Hard bounce, any 5.x.x: stop sending to that address now, and add it to a suppression list so no future campaign or transactional send can target it. A suppression list is the permanent record of addresses you have proven are undeliverable; every send checks it before queuing. The one nuance is to distinguish recipient-permanent codes (5.1.1, 5.1.10) from sender-side block codes (5.7.1), because the second kind means a provider has blocked you and the fix is your reputation, not the address.
Soft bounce, any 4.x.x: keep the message queued and retry on a widening schedule, then give up and treat it as failed after a bounded window:
attempt 1 t+0
attempt 2 t+15m
attempt 3 t+1h
attempt 4 t+4h
attempt 5 t+12h
attempt 6 t+24h
expire t+48h to 72h -> generate failure DSN, count as a bounce
The 48 to 72 hour ceiling is the long-standing convention for how long an MTA holds a deferred message. After it expires, the soft bounce becomes a delivery failure. A useful operational rule is to convert an address to suppressed after it soft-bounces on several consecutive distinct sends, because a mailbox that is "full" every time you send for two weeks is effectively dead.
Why this protects reputation
Mailbox providers infer list hygiene from bounce behavior. A clean sender's hard-bounce rate sits low because dead addresses get suppressed after their first 5.x.x. A sender that keeps mailing addresses that already returned 5.1.1 shows a high and persistent invalid-recipient rate, which is a textbook signature of a bad list and pushes mail toward spam folders or outright blocks. The complaint and bounce signals feed the same reputation system that governs inbox placement, and the 2024 bulk-sender requirements from Google and Yahoo make the stakes explicit: keep the spam complaint rate under 0.3 percent and authenticate everything, or lose inbox access. Disciplined bounce handling, suppress hard bounces immediately and retry soft bounces only within a bounded window, is what keeps the invalid-recipient signal low enough that the rest of your authentication and content work actually pays off.

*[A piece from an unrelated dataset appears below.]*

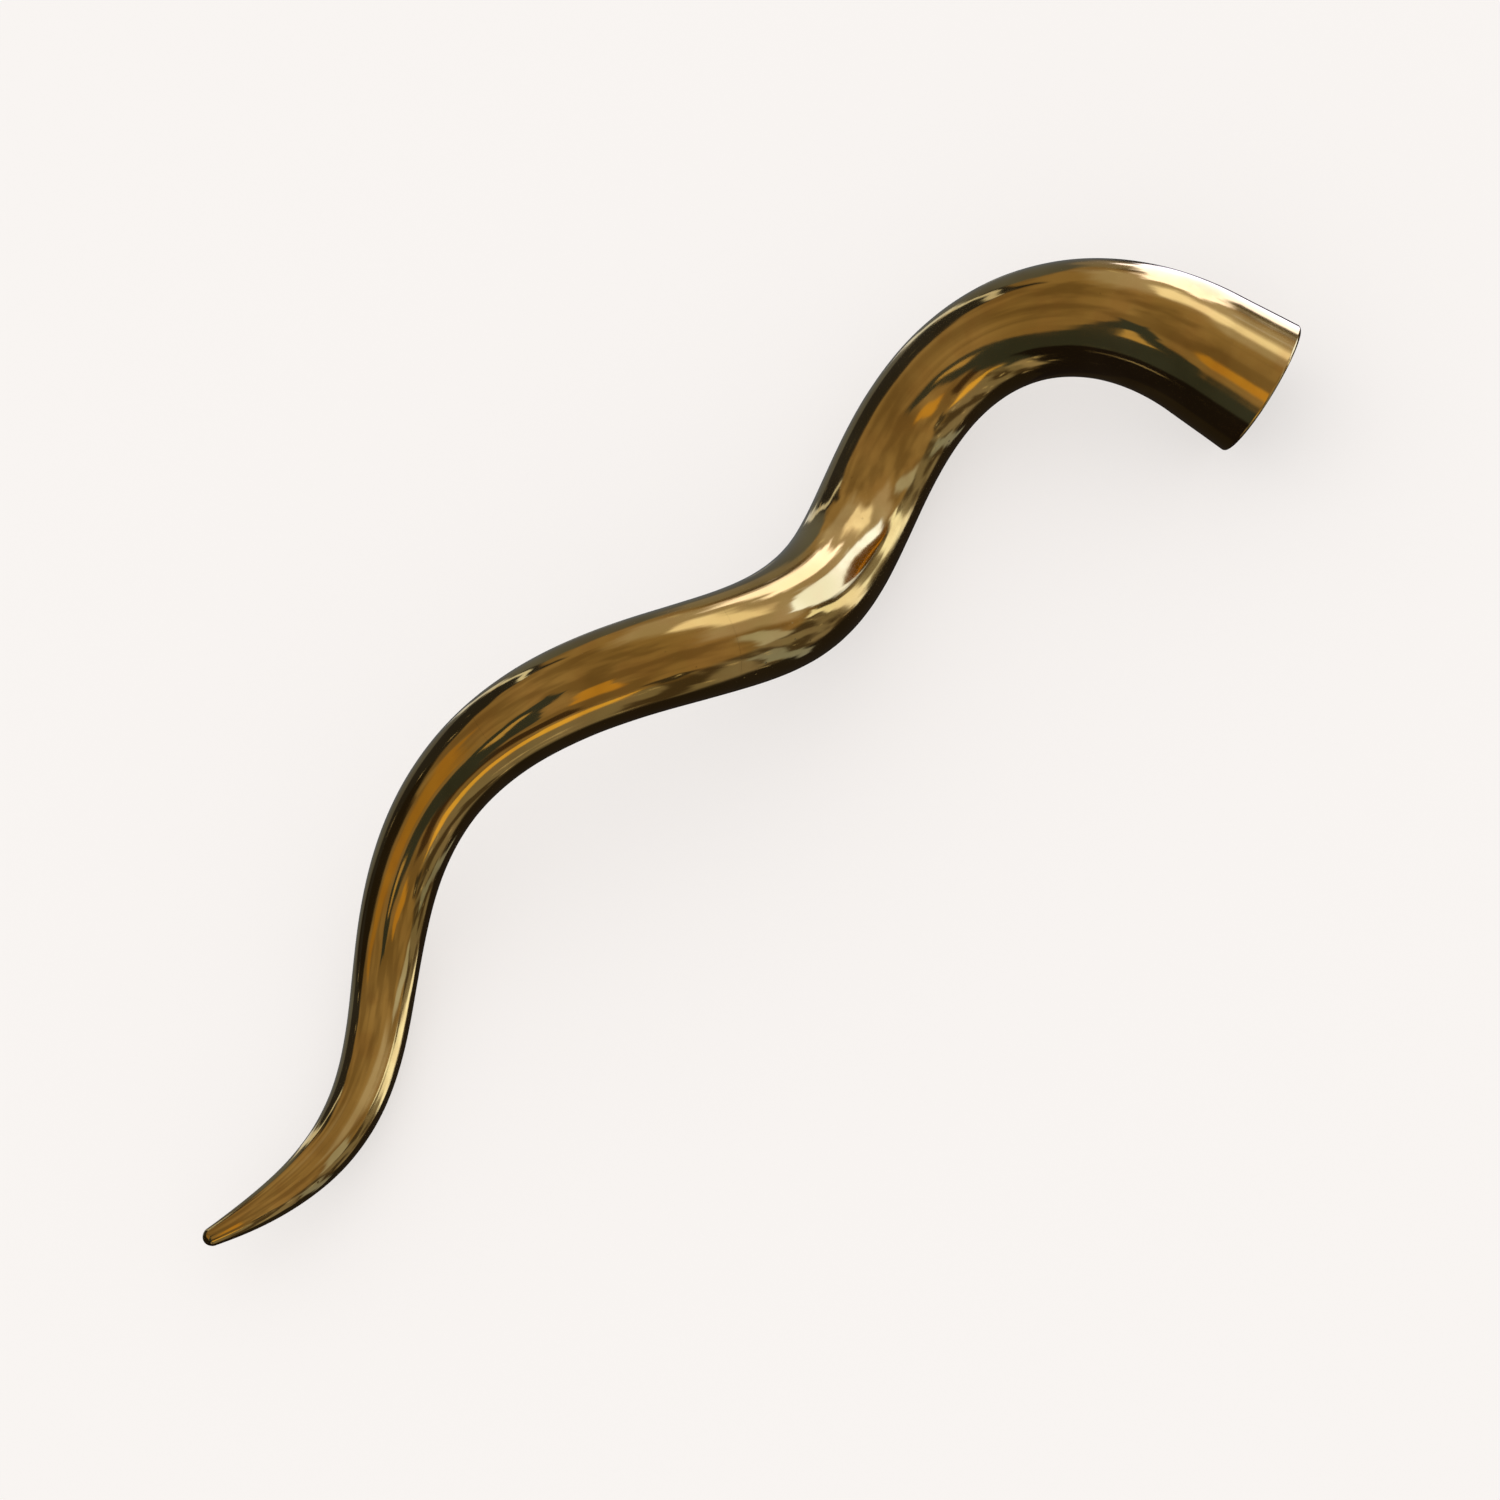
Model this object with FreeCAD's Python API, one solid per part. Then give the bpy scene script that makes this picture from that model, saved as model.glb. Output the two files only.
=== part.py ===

Process the bounces in real time, not weekly. Parse the enhanced status code rather than regex-matching the human-readable text, because the prose varies by provider while the class.subject.detail triple is standardized. And separate your transactional and bulk streams so a reputation hit from one does not contaminate the other.
Saying it out loud
In an interview: "The leading digit decides the action: 5xx is a hard bounce, suppress it permanently; 4xx is a soft bounce, retry with backoff and expire it after about 48 to 72 hours. I parse the RFC 3463 enhanced code, class.subject.detail, not the free text, so 5.1.1 is a dead mailbox to suppress while 4.2.2 is a full mailbox to retry, and I distinguish recipient-permanent codes from sender-block codes like 5.7.1. The whole point is reputation: providers read your hard-bounce rate as a proxy for list quality, so suppressing dead addresses on the first permanent failure is what keeps the rest of the deliverability stack working." That answer shows you treat bounce handling as a reputation control, not an afterthought.